**RECORDS FOR THE TASK:**
-- Start --
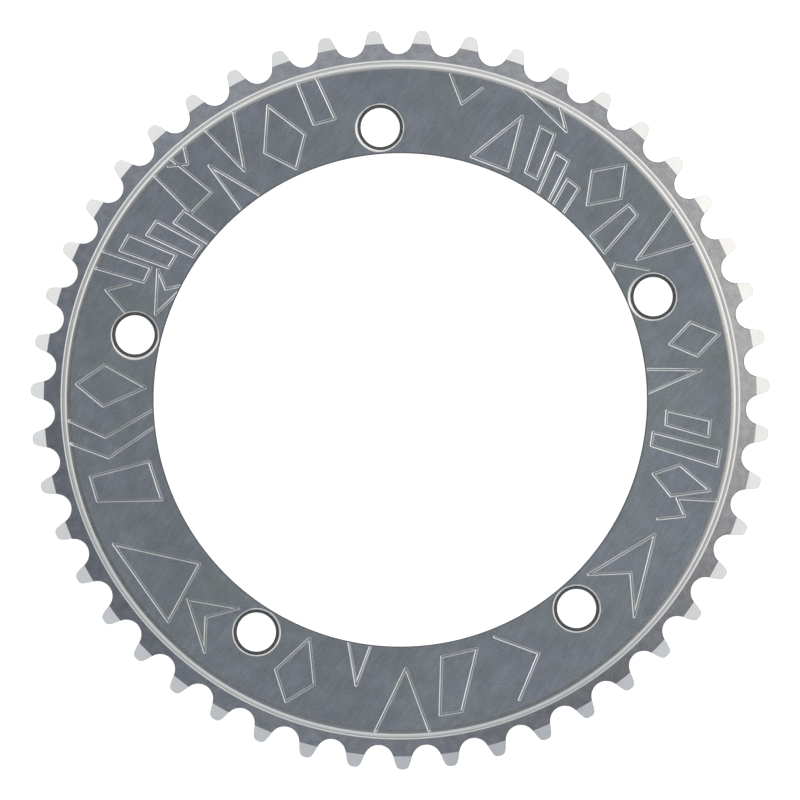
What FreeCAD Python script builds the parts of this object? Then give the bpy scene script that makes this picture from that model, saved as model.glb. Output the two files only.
-- End --
-- Start --
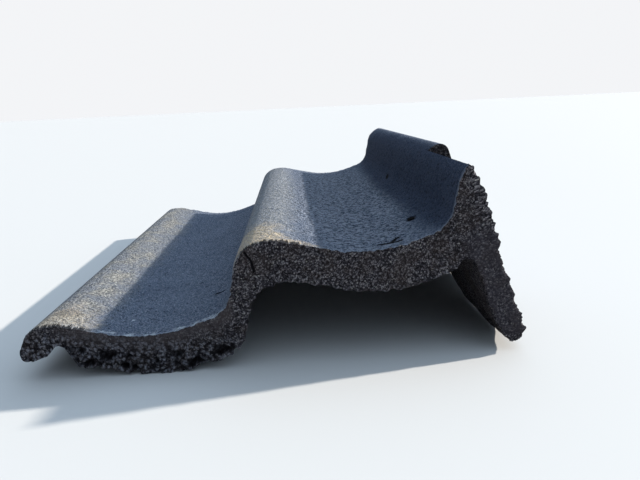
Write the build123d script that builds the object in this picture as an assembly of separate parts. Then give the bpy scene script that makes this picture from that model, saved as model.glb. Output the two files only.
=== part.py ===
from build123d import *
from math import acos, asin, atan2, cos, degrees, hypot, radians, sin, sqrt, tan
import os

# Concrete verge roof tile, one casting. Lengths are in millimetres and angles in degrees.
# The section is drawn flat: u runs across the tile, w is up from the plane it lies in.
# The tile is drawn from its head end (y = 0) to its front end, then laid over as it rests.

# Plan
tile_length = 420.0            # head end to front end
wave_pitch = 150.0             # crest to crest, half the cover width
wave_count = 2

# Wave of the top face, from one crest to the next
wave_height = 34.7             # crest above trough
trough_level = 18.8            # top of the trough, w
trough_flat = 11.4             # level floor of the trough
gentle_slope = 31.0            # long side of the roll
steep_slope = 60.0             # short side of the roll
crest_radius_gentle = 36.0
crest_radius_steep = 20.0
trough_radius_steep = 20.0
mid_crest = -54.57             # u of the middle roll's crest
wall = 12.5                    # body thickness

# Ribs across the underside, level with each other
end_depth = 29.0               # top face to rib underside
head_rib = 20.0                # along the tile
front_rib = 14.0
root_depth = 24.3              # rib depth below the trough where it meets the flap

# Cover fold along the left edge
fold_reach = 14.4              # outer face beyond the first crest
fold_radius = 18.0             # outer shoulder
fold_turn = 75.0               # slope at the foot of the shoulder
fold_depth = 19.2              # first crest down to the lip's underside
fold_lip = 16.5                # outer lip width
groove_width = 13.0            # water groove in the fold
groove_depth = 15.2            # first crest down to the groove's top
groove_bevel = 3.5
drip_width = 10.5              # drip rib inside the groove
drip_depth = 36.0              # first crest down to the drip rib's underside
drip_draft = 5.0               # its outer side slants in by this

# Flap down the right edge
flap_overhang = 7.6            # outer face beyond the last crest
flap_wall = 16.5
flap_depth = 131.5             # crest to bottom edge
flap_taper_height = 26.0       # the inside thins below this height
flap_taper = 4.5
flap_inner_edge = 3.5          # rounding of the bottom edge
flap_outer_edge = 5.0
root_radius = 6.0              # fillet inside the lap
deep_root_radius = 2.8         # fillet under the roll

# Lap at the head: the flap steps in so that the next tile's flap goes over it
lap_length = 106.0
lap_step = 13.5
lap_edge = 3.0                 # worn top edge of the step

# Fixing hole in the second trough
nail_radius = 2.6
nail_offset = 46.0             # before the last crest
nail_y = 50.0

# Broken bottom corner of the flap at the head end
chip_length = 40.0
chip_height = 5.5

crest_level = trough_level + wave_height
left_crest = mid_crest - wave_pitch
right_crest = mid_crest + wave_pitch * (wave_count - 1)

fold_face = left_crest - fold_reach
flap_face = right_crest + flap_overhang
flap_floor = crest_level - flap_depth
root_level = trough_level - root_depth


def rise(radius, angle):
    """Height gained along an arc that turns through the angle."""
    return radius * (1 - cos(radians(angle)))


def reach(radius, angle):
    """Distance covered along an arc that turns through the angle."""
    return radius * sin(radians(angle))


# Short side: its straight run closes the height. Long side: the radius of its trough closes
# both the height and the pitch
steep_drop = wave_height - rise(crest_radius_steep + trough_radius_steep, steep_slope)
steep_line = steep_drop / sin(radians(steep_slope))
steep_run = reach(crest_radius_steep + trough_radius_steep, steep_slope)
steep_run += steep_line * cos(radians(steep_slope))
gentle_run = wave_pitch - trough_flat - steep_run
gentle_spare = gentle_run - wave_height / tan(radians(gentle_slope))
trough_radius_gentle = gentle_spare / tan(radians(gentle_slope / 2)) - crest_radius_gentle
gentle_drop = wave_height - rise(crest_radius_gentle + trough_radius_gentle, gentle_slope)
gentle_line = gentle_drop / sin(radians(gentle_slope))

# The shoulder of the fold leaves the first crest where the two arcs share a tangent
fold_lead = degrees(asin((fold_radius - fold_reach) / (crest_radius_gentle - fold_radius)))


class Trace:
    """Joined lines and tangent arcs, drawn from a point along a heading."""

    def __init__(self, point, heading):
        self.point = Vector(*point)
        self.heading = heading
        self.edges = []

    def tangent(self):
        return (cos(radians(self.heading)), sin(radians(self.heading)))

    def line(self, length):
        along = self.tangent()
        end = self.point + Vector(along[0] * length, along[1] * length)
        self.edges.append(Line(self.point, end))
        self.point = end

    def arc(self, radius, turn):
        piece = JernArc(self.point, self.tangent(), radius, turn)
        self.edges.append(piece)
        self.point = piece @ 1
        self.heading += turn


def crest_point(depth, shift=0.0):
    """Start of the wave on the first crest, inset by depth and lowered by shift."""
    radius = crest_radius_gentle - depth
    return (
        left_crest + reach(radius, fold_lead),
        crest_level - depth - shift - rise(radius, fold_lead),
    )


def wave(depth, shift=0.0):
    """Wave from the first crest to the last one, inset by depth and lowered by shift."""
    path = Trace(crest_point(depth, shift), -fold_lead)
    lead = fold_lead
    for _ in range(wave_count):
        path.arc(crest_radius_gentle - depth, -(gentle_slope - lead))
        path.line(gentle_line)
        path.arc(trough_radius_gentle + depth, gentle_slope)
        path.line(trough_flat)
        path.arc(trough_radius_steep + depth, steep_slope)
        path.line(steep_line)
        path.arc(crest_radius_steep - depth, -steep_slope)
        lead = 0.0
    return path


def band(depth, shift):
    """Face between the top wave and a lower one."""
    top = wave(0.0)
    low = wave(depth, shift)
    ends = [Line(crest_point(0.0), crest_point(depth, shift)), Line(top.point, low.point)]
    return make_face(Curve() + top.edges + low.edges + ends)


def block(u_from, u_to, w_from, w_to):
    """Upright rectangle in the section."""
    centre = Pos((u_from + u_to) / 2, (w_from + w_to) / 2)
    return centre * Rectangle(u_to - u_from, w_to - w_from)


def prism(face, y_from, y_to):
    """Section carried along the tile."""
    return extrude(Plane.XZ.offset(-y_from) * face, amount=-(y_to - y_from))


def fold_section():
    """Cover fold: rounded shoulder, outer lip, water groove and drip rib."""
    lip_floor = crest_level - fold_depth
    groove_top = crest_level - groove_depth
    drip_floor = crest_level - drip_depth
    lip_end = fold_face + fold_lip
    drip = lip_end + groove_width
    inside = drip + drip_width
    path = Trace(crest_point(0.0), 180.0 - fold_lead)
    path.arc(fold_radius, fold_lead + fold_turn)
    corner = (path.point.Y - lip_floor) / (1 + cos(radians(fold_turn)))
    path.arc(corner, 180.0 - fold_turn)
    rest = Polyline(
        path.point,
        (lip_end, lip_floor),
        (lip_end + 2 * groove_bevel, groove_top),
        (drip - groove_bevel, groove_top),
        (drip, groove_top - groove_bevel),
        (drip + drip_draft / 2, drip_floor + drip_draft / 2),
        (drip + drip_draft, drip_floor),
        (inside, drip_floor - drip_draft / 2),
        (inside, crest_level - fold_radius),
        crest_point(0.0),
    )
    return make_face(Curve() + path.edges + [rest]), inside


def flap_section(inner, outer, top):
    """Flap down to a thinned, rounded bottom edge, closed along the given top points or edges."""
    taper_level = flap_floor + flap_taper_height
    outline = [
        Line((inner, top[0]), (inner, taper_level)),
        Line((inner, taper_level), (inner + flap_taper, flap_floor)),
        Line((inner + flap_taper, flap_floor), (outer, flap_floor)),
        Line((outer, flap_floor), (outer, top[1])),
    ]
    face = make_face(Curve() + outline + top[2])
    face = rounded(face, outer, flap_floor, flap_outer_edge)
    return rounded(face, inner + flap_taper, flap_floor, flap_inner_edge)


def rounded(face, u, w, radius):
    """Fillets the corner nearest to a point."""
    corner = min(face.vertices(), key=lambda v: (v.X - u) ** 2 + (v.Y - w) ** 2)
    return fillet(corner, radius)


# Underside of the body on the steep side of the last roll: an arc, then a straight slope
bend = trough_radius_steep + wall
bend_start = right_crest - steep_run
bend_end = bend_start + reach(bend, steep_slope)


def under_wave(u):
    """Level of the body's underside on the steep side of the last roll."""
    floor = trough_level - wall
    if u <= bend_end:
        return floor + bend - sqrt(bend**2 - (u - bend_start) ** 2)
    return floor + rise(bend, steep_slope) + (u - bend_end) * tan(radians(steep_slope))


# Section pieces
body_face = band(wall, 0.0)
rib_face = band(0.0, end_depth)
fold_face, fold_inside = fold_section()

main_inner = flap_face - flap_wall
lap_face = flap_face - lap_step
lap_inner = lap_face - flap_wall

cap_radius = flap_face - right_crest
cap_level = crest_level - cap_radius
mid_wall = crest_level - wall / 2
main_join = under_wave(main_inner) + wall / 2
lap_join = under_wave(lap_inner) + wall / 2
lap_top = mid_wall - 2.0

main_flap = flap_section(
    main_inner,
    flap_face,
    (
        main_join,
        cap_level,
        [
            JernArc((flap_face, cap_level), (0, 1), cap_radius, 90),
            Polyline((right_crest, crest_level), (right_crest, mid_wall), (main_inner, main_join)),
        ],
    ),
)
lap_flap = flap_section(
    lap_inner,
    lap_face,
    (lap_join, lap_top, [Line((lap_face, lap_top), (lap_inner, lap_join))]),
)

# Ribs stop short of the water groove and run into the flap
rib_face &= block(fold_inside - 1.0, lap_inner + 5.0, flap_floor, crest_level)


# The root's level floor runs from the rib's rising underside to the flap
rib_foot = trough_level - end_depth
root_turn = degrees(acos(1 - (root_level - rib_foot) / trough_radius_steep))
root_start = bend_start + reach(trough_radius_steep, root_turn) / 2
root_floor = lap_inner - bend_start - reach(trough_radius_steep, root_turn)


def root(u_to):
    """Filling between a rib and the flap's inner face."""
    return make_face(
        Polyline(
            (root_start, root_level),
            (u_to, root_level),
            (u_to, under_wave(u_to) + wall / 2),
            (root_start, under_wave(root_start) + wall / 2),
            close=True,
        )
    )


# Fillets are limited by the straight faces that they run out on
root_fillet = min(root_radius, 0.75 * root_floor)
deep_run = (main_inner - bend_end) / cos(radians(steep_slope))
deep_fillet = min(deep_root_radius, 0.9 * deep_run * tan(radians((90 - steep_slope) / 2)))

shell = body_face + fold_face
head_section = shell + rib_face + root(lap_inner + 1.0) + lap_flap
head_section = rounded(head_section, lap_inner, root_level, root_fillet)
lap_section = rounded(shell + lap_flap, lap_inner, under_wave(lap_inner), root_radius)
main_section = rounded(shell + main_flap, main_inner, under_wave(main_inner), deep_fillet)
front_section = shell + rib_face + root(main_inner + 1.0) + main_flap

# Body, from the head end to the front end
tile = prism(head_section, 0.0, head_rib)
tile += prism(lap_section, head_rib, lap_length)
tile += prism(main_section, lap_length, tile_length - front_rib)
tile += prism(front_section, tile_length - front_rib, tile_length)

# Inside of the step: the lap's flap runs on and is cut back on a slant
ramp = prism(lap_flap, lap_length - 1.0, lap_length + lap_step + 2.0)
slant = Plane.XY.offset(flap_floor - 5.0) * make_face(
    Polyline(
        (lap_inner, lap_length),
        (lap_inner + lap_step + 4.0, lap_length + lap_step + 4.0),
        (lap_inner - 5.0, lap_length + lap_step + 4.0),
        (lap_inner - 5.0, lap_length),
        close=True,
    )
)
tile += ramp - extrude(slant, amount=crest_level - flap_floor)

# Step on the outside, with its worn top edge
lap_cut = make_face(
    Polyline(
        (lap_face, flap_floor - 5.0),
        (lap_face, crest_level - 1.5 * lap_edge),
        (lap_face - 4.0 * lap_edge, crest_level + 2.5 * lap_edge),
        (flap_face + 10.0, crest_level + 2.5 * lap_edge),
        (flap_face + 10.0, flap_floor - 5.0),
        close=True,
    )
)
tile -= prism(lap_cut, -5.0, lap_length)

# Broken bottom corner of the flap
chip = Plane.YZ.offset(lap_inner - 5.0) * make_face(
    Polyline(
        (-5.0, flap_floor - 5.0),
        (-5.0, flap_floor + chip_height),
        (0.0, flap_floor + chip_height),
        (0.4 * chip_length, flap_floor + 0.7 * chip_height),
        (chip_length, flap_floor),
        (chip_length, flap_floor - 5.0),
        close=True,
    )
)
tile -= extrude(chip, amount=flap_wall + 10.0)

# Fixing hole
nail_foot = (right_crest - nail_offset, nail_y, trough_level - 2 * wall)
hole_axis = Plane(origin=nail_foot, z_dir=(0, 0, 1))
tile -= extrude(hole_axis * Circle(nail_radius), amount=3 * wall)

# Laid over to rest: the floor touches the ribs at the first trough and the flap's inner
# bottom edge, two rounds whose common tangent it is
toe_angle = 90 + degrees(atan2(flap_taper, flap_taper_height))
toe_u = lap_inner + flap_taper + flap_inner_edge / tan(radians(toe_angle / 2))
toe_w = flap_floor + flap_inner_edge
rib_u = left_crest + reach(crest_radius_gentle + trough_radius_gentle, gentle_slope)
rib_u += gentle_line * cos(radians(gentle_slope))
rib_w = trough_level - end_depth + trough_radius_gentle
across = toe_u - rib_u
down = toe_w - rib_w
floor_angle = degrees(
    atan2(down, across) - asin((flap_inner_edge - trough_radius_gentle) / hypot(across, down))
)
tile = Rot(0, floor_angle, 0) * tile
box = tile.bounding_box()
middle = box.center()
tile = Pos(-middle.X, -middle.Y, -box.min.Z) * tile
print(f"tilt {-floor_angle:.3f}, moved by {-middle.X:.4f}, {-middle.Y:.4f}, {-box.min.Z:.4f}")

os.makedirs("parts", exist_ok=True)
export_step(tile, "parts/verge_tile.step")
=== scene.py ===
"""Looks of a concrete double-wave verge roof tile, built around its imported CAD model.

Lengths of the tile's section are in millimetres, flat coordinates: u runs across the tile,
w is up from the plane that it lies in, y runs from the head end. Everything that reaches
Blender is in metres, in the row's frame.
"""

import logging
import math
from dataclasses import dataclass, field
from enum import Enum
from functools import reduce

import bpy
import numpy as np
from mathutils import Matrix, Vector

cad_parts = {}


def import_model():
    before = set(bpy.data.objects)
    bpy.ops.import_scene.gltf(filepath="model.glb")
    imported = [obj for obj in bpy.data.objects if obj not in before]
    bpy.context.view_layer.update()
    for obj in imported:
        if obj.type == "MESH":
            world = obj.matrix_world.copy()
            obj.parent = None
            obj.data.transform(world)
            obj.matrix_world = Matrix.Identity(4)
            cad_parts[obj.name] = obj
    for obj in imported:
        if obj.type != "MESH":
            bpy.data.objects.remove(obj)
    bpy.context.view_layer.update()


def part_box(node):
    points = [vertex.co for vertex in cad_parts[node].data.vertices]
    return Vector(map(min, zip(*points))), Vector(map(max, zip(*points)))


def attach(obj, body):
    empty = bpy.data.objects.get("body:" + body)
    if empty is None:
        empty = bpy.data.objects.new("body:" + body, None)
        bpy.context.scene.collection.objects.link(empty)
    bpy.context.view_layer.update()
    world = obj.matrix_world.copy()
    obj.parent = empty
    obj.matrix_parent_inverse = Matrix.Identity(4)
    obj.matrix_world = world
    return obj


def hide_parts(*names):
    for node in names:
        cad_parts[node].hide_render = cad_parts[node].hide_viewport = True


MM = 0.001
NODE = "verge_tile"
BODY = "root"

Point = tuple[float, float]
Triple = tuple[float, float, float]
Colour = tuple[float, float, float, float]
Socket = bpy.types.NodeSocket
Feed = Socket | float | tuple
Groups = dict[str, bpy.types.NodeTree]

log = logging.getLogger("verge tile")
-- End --
-- Start --
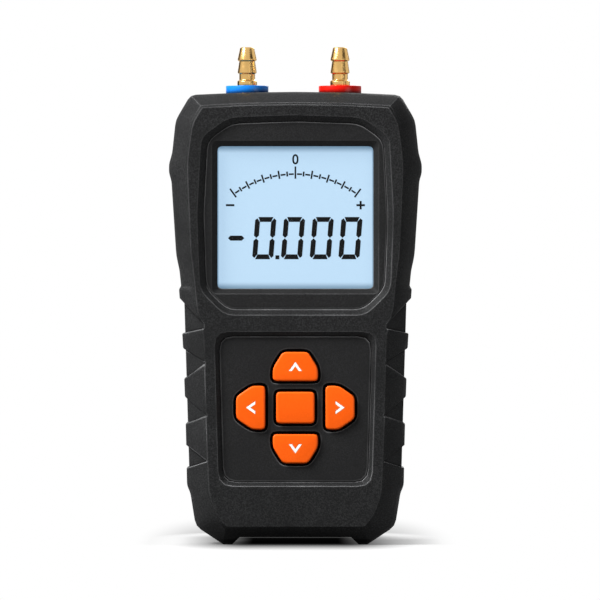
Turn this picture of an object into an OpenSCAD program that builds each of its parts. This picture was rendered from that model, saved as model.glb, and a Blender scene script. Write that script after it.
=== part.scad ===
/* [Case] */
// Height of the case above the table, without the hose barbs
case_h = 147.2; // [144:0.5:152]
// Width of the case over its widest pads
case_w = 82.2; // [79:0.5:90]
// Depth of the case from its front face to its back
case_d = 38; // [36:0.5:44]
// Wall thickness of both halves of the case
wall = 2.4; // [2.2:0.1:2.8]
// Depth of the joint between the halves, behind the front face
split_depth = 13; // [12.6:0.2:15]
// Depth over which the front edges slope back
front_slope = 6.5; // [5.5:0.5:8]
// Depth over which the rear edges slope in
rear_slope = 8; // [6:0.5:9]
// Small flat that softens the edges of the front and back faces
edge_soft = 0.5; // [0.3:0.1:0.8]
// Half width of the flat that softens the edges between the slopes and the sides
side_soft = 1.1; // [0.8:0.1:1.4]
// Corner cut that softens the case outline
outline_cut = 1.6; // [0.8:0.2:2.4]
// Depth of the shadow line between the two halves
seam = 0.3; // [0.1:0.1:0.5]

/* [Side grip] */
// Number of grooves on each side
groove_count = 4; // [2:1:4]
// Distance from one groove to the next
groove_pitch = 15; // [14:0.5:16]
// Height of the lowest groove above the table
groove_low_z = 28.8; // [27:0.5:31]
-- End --
**GOAL:** Find "Identity". Copy every line it occurs in.

**SOLUTION:**
            obj.matrix_world = Matrix.Identity(4)
    obj.matrix_parent_inverse = Matrix.Identity(4)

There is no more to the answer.